◇6月13日(火曜日)
大学選手権/東京ドーム
大阪体育大2-1三重中京大
この原稿を書いているのは6/17の午前1時すぎ(準決勝はこれから)。この時点で大学選手権出場選手中、最も心動かされたのが三重中京大のエース、則本昂大(4年・右投左打)である。信頼するスポーツライター、西尾典文さんから春のリーグ戦の投げっぷりを携帯のメールで知らされていたので、おおよそのタイプ(自己最速154キロ)は知っていたが、選手は実際の姿を目の前で見ないと本当のことはわからないとつくづく思った。

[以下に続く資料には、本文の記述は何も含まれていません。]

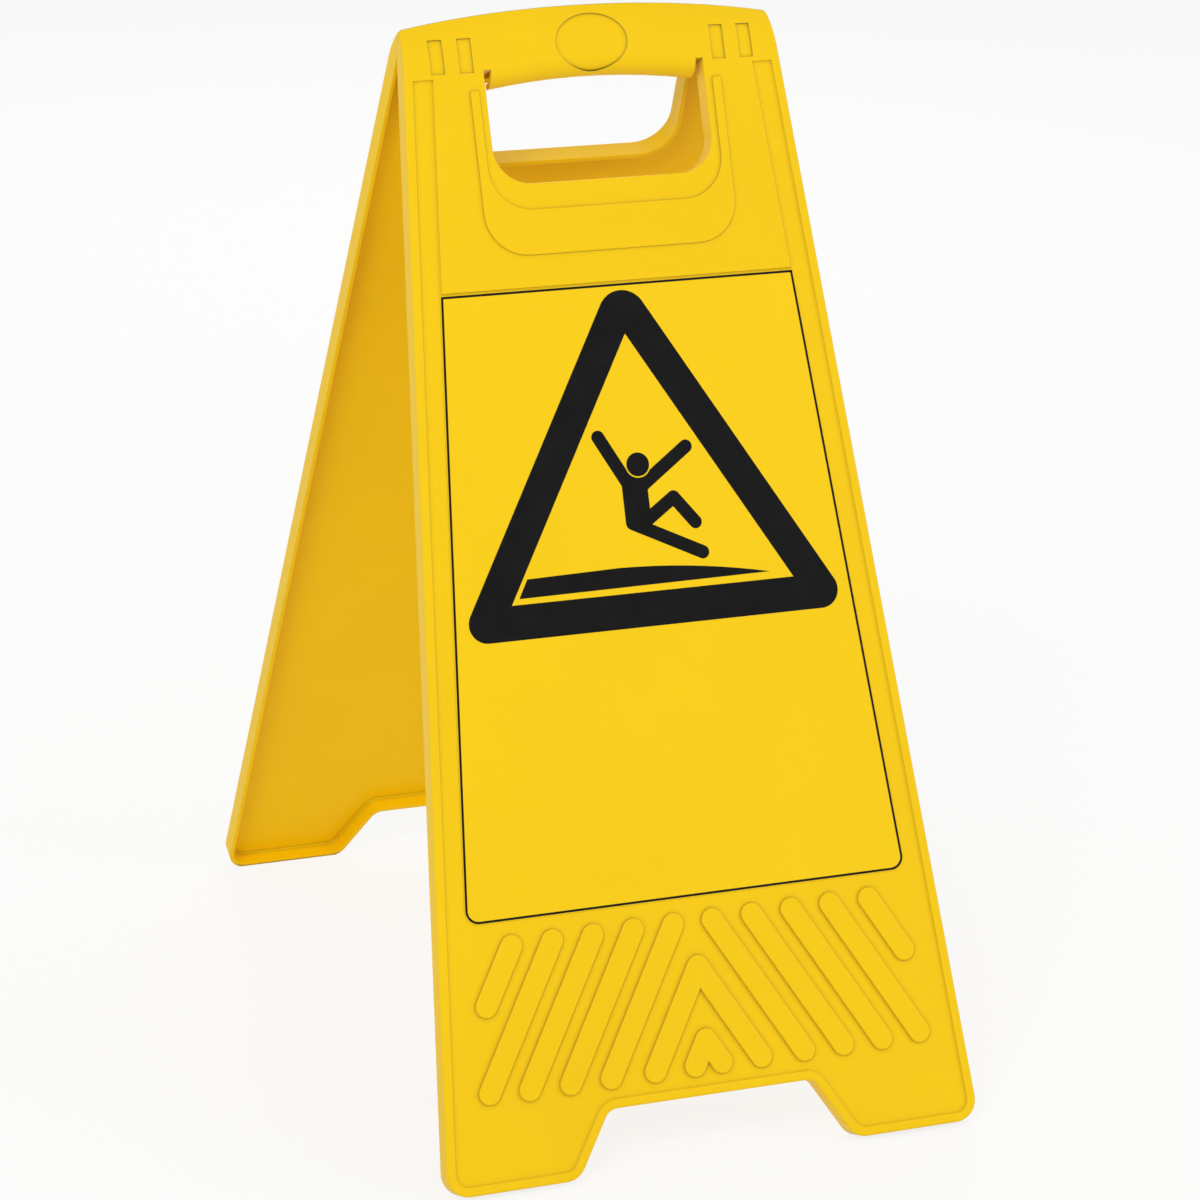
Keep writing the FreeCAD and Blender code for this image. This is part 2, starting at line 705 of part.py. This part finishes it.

投球フォームは古典的な本格派風、と言っていい。体全体を躍動させ(と言っても大阪体育大の宮川将のように体にブレが生じない)、バックスイングは少し体から離して内回旋。昔、こういう投げ方の投手がいたなあ、と懐かしい気分になった。
最大の長所はストレート。スピードガン的な速さ+打者近くでの伸びがあり、投げ方こそ違うが昨年のセ・リーグMVP、浅尾拓也(中日)を思い出した。東京ドームのスピードガンは最速147キロを計測。しかし、目の前にいたスカウト氏のスピードガンは常に東京ドームのスピードガンより3、4キロ高い数字を弾き出していた。東京ドームのスピードガン表示は低く抑えられ、スカウトのスピードガンは正確、というのが私の認識。とすれば、則本の実際のスピードは150の大台を超えている可能性がある。実際、そのくらいのスピード感はあった。
変化球は横変化のスライダーがあり、このときヒジを下げることがままある。もちろんよくない。他には125キロ程度のチェンジアップがあり、落差が大きくよくキレる。これらの球がもう少し精度を増せばドラフト1位の声はすぐかかるだろう。個人的には、今のままでもドラフト1位でいいと思っている。
私がこの試合で楽しみにしていたのは則本ではなく、昨年いいピッチングを見せてくれた大体大の左腕エース、松葉貴大(4年・左投左打)のほう。持ち味の立て変化のカーブ、スライダーは健在だったが、もっさりした投球フォームと低めに伸びないストレートには正直がっかりした。